### TASK TO COMPLETE
Copy exactly the lines of the material below that run from the one containing "190 of scene.py. More parts follow." through the one containing "bmesh.ops.transform(bm, matrix=shift, verts=list(everything))". Copy no other lines.

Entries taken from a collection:
-- begin --

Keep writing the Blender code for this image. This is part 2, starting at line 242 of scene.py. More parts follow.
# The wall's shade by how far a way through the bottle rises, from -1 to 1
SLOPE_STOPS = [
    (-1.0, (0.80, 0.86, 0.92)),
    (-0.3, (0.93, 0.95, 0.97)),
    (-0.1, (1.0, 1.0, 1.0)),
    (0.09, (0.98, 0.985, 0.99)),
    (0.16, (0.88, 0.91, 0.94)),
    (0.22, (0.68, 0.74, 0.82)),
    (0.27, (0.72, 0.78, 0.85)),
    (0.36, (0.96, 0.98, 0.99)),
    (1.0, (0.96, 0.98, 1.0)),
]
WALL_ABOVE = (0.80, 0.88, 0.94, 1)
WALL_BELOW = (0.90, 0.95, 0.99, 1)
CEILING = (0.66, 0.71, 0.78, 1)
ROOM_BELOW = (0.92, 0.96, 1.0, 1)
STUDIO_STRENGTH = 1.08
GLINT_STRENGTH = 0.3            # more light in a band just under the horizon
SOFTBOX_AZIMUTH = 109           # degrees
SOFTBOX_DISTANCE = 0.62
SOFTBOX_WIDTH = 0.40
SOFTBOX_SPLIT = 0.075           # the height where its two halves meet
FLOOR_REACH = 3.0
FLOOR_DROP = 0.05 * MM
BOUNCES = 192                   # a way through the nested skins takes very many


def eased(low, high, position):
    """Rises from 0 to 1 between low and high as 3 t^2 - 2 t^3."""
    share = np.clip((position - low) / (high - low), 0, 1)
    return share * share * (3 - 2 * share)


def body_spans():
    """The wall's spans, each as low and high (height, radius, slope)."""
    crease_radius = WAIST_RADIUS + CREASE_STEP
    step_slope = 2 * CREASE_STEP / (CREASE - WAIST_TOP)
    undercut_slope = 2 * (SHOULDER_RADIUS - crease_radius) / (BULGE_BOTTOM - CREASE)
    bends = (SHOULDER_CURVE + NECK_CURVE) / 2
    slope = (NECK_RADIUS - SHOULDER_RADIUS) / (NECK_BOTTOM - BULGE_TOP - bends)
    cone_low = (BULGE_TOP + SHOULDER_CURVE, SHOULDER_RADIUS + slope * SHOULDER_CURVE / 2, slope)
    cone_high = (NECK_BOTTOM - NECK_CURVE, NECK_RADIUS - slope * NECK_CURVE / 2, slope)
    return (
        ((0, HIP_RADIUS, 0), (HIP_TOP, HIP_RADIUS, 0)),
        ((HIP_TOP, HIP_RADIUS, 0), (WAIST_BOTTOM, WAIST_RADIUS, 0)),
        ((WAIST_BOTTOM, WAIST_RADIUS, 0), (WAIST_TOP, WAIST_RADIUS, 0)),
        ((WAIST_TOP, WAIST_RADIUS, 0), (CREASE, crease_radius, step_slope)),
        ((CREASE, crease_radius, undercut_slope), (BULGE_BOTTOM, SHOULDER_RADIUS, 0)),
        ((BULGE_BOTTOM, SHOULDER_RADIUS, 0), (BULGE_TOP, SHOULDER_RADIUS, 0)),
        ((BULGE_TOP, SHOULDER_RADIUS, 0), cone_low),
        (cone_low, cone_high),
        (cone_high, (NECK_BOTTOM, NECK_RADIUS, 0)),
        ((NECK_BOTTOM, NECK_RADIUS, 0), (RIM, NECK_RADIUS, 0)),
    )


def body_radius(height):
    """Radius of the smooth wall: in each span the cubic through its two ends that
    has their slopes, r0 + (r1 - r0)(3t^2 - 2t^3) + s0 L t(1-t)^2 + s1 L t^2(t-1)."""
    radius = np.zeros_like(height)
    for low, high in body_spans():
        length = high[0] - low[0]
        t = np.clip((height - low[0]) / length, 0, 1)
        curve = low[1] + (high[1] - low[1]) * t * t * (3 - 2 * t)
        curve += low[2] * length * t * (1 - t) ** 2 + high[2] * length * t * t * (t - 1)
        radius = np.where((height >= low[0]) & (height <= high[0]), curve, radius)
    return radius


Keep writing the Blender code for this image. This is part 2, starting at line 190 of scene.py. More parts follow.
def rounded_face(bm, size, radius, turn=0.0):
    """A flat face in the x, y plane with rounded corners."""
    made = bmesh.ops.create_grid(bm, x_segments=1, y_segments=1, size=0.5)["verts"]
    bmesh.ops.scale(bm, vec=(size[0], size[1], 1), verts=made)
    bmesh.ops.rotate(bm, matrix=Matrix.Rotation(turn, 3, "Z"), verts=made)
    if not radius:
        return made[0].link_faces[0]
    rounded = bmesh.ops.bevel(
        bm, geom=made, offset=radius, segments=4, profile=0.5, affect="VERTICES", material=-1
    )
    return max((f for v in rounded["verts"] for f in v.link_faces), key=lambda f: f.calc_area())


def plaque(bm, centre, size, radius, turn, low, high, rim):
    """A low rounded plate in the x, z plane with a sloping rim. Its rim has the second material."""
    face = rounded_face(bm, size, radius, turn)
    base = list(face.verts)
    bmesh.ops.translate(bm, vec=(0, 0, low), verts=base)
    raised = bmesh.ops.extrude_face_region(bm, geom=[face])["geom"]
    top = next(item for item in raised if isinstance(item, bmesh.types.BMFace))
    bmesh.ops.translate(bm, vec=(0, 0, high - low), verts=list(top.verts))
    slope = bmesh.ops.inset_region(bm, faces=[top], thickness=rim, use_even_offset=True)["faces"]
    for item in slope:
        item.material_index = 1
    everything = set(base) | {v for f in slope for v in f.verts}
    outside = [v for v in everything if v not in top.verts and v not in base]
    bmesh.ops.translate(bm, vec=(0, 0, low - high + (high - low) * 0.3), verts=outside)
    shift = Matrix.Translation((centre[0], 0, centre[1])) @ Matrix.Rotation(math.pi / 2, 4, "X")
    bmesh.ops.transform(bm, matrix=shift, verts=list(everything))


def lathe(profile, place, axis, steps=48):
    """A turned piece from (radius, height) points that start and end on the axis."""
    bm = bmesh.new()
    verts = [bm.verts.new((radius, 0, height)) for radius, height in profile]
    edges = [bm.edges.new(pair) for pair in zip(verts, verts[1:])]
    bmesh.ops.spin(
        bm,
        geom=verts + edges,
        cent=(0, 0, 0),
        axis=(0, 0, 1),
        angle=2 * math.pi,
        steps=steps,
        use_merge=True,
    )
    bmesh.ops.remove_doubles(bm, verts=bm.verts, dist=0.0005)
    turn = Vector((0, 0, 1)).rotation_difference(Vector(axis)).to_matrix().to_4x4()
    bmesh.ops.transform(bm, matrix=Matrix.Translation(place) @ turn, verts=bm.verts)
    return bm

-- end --

### THE COMPLETED TASK
Keep writing the Blender code for this image. This is part 2, starting at line 190 of scene.py. More parts follow.
def rounded_face(bm, size, radius, turn=0.0):
    """A flat face in the x, y plane with rounded corners."""
    made = bmesh.ops.create_grid(bm, x_segments=1, y_segments=1, size=0.5)["verts"]
    bmesh.ops.scale(bm, vec=(size[0], size[1], 1), verts=made)
    bmesh.ops.rotate(bm, matrix=Matrix.Rotation(turn, 3, "Z"), verts=made)
    if not radius:
        return made[0].link_faces[0]
    rounded = bmesh.ops.bevel(
        bm, geom=made, offset=radius, segments=4, profile=0.5, affect="VERTICES", material=-1
    )
    return max((f for v in rounded["verts"] for f in v.link_faces), key=lambda f: f.calc_area())


def plaque(bm, centre, size, radius, turn, low, high, rim):
    """A low rounded plate in the x, z plane with a sloping rim. Its rim has the second material."""
    face = rounded_face(bm, size, radius, turn)
    base = list(face.verts)
    bmesh.ops.translate(bm, vec=(0, 0, low), verts=base)
    raised = bmesh.ops.extrude_face_region(bm, geom=[face])["geom"]
    top = next(item for item in raised if isinstance(item, bmesh.types.BMFace))
    bmesh.ops.translate(bm, vec=(0, 0, high - low), verts=list(top.verts))
    slope = bmesh.ops.inset_region(bm, faces=[top], thickness=rim, use_even_offset=True)["faces"]
    for item in slope:
        item.material_index = 1
    everything = set(base) | {v for f in slope for v in f.verts}
    outside = [v for v in everything if v not in top.verts and v not in base]
    bmesh.ops.translate(bm, vec=(0, 0, low - high + (high - low) * 0.3), verts=outside)
    shift = Matrix.Translation((centre[0], 0, centre[1])) @ Matrix.Rotation(math.pi / 2, 4, "X")
    bmesh.ops.transform(bm, matrix=shift, verts=list(everything))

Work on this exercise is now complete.